Bu bağlamda 31.07.2023 tarihinde geçerli olmak üzere, 5275 sayılı Ceza ve Güvenlik Tedbirlerinin İnfazı Hakkında Kanunda yapılan değişiklik ile Kovid-19 izninde bulunan koşullu salıverilme tarihine belli bir süre kalmış olan iyi halli hükümlülerin kalan cezasının denetimli serbestlik altında çektirilmesi için, teknik olarak Af olmasa da dolaylı olarak Af kabul edilen düzenleme TBMM Genel Kurulu'nda kabul edildi.Bu düzenleme, bir 'af' düzenlemesi değildir. Af, cezayı tüm sonuçları ile ortadan kaldıran bir düzenlemedir. Kabul edilen düzenleme ise Kovid-19 izninde bulunan koşullu salıverilme tarihine belli bir süre kalmış olan iyi halli hükümlülerin kalan cezasının denetimli serbestlik altında çektirilmesidir
İnfaz yasasında yapılan kaçıncı değişikliktir? Takip etmekte zorluk çekiyoruz. 5275 sayılı Ceza ve Güvenlik Tedbirlerinin İnfazı Hakkında Kanun kalbura dönmüş bulunmaktadır. Peki, suçluluğu mahkeme kararıyla sabit olan hükümlülerden beklenen amaç hasıl olmuş mudur? Başka bir deyişle ıslah olmuşlar mıdır?
Takdir edersiniz ki evet demek çok zordur. Çünkü çok yüksek ceza almış bir hükümlü kısa bir süre kapalı ceza evinde kalabilecektir.
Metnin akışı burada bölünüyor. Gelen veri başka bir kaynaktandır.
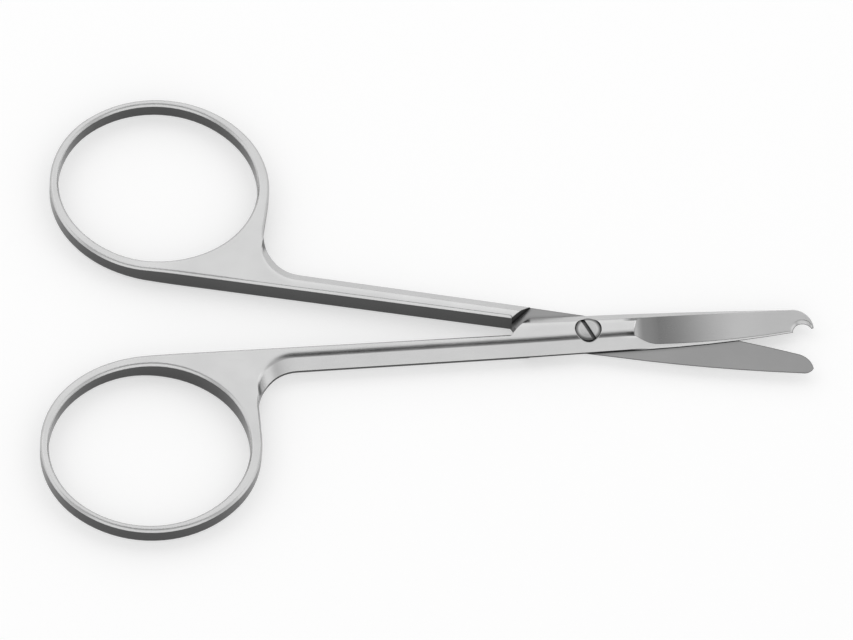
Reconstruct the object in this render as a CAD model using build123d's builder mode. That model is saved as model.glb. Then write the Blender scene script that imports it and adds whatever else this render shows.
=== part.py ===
from build123d import *
import os
from math import atan, cos, dist, radians, sin, sqrt, tan

# Small stitch scissors in millimetres: two forged halves lapped over each other and
# held by one slotted pivot screw. The origin is on the screw's axis at table level,
# +X runs to the blade tips, +Z is up, and +Y is the side of the plain half's ring.

# Heights
thickness = 2.8              # shanks and closed joint, underside to top
lap_clearance = 0.04         # between the two inner faces, so that the halves slide
ring_height = 2.2            # the finger rings are thinner than the shanks
side_bevel_height = 0.2      # narrow steep band above and below the parting line

# Finger rings, as they lie with the scissors closed
ring_reach = 51.0            # pivot to ring centre
ring_length = 25.2           # along the shank
ring_width = 23.5            # across the shank
ring_band = 1.15             # width of the band round the finger hole
finger_hole_shift = 0.2      # the band is thicker towards the web
ring_fall_reach = 47.0       # pivot to where the faces start to fall towards the ring
ring_fall_length = 6.0       # they reach the ring's height over this distance
ring_fall_turn = 48.0        # turn of the falling line from straight across the shank
ring_edge_bevel = 0.25       # along the ring's rims, the inner wall and the web

# Shanks
wall_offset = 0.15           # flat inner wall to the centre line, half the closed gap
shank_half_width = 2.85      # centre line to the parting line, beside the ring
web_corner_radius = 4.4      # sweep of the web between ring and shank
grinding_margin = 0.5        # what the grinding leaves alone stands this far inside it
web_side_lean = 0.4          # the ground side of the web fades out towards the top

# Joint
joint_half_width = 2.63
shoulder_reach = 8.75        # pivot to the end of the inner wall
shoulder_angle = 54.0        # shoulder wall, measured from the inner wall
lap_corner_angle = 49.5      # slanted end of the lap, measured from the inner wall

# Ground facets along shanks, joint and blade backs
facet_angle = 40.0           # from horizontal
side_bevel_inset = 0.08
crown_width = 0.9            # the top rounds off over this width before the facet's crease
crown_drop = 0.2
crown_strips = 5             # the crown is ground in this many narrow strips

# Blades, measured from the pivot and the centre line
blade_root_reach = 3.5
blade_root_half_width = 2.47
blade_middle_reach = 14.0
blade_middle_half_width = 2.18
grind_start = 5.2            # the outer face is ground down from here
grind_foot = 8.0             # foot of the ramp
grind_middle = 16.5
grind_end = 25.0
back_height_at_foot = 0.95   # blade thickness at its back, at the ramp's foot
back_height_at_middle = 0.70
back_height_at_end = 0.55
grind_back_line = 1.6        # these heights hold at this distance from the centre line
grind_tilt = 8.5             # the outer face falls towards the cutting edge
edge_bevel_angle = 42.0      # narrow bevel along the cutting edge, from horizontal

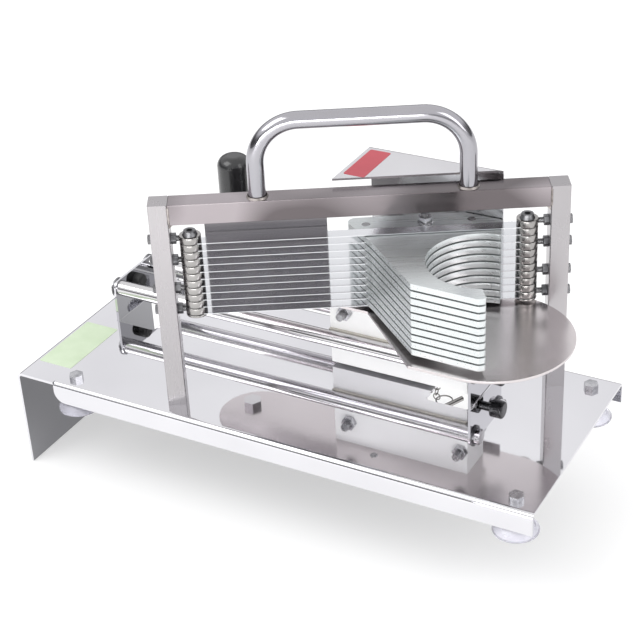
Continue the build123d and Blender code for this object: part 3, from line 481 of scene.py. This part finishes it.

Bu denli ağır bir ceza alıp kısa bir süre sonra açık cezaevine, daha sonra kendi evine gönderilen bir hükümlü, pişmanlık duyup ıslah olması imkansız hale gelecektir. Neredeyse cezaevi “Tatil evine” dönüşmüş durumdadır. Suçlular bir günlüğüne, bir haftalığına tatil niyetine cezaevini girdi-çıktı yapıp cezalarını tamamlamaktadırlar.
Yine bu düzenleme ile hırsızlık suçu işleyenler, uyuşturucu suçu işleyenler, dolandırıcılık suçu işleyenler vb. suçluları kapsamaktadır. Bu suçlar genel olarak topluma karşı işlenen suçlardır. Başka bir deyişle mağdurları gerçek şahıslardır. Siyasi suçluları kapsamamaktadır. Yani devlete karşı işlenen suçlar bu düzenlemenin kapsamında değildir. Devlet zaten kendisine karşı işlenen suçlara daha ağır yaptırımlar getirerek, bu suçları nitelikli hale getirmiştir. Bu tür düzenlemelerle de kendini daha da korumaya almaktadır. Toplumu korumak için teşekkül ettirilen devlet, kendini korumak için adeta toplumu feda etmektedir. Devlet, topluma karşı işlenen suçları af edebilir mi? Sorusu ise başlı başına bir tartışma konusudur.
Bu düzenleme hangi saikle yapılmış olursa olsun, kamuyu(toplumu) ve mağdurları rahatsız edeceği şüphesizdir. Bu düzenleme İnsanların, bilhassa mağdurların, Hukuka ve adalete olan inancını, devlete olan güvenini götürecek; bunun yerine, insanlar intikam duygusuyla kendi hakkını kendisinin alması, yani ihkak-ı hak uygulamayı düşünecektir. Bunun sonucunda da daha vahim vak’aların vuku bulmasına sebep olacak ve devletin varlık nedeni olan ‘kamu düzenini sağlama’ görevi de zorlaşacaktır.